I was a little bit hesitant to check LVTHN out at first just because of the stupid band name. At first I didn't even notice people mentioning them because I figured it was just shorthand for Leviathan or something, like Jef Whitehead decided to retroactively take out all the vowels from his band's name. Then people kept using it, so I eventually figured out that they were talking about an entirely different band. The fact that it isn't short form for something else makes it all the more confounding. How do you pronounce it? Ell-vee-tee-aich-en? Livthin? How am I going to recommend this to random people I meet on the street without sounding like a tool?

Interestingly enough, Eradication of Nescience kind of sounds like it could have been a lost Leviathan album right off the bat. There's a lot of dissonance in the riffs that gives everything a very bitter and spiteful flavor immediately as the first track comes storming in, and the guitar has a sort of jangly tone to it that wouldn't sound too out-of-place on one of Leviathan's rawer works. This definitely doesn't have low production values, though. If anything, the sound is more full and clean than you might expect from a black metal band, most notably in how clear the bass tone is. It's very easy for black metal to completely neuter the bass in favor of that thin, cold atmosphere, but the healthy hum of the bass on Eradication of Nescience gives the riffs a sinister undertone that is actually quite unique and not something I've heard much elsewhere. The bass also really helps drive the rocking midpaced sections with the snare hits on two and four--I'm finding that my enjoyment of black metal albums nowadays largely coincides with where the band puts those groovy, midpaced moments.
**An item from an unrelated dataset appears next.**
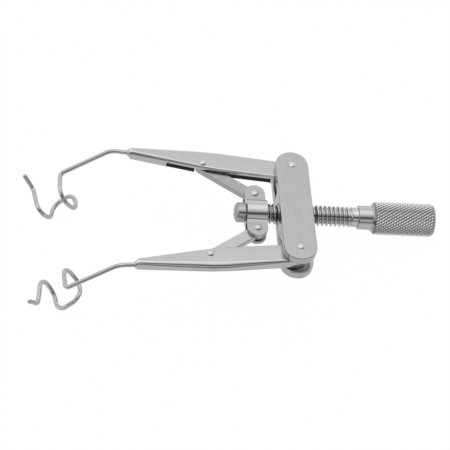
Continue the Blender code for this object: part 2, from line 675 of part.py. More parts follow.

They're used fairly frequently on this album, but they always seem to find the right times to throw them in. The one-minute mark of "My Indignation", thirty seconds into "Ecstatic Liberation", and about three and a half minutes into "Uncreation's Dance" are a few of my favorite moments where they throw in a nice rockin' beat to alleviate the tension a bit. LVTHN loves to create tension, most of this album consists of blastbeats underneath ominous and aggressive black metal riffing, but the drummer has much more variety in his blastbeats than most and the songwriting is equally varied, even though all of the songs have a fairly similar goal.

I doubt this will sound particularly original if you're already well-versed in modern, dissonant black metal, but something about the way LVTHN does things makes them a cut above their peers. It's not the vocals, which are fairly standard black metal rasps which don't do much that makes them particularly noticeable one way or another. (Aside from one moment at the five-and-a-half minute mark of "Ascension into the Palace of the Dark Gods" where he sounds like a teenage Tom G. Warrior letting out an "ugh" as he's sent to his room. It's kinda funny when taken out of context, but actually works surprisingly well.) The songwriting is consistently stimulating and the band is tight, sure, but there's gotta be some x-factor that sets Eradication of Nescience apart. It might just be the bass playing, to be honest, as the thicker tone makes even the most stereotypical of ideas sound fresh, and the added layer of harmony (or dissonance, depending on how you want to look at it) gives the band a chance to play around with some different riff textures that make this a pretty fun listen, despite how ostensibly serious it tries to be. That might not all be due to the bass tone, though. It's just that last little dash of spice that adds fresh flavor to a sound that was already complete and well-rounded.

When all is said and done, I think LVTHN have perfected the balancing act of writing music that you can listen to when you're angry and brooding, but also when you wanna get drunk, rock out and mosh. Maybe, for some people, those two states of feeling are one and the same. Maybe the members of LVTHN have exactly that kind of personality, which is why they are effortlessly able to write an album that is simultaneously dark, serious, and a hell of a lot of fun.

Between Death Fortress, Tardigrada and now this, Fallen Empire has been the kings of pure, unfiltered black metal this year. Eradication of Nescience is some genuinely great stuff, and I will enthusiastically recommend this band to pretty much any black metal fan despite my complete inability to pronounce their name correctly.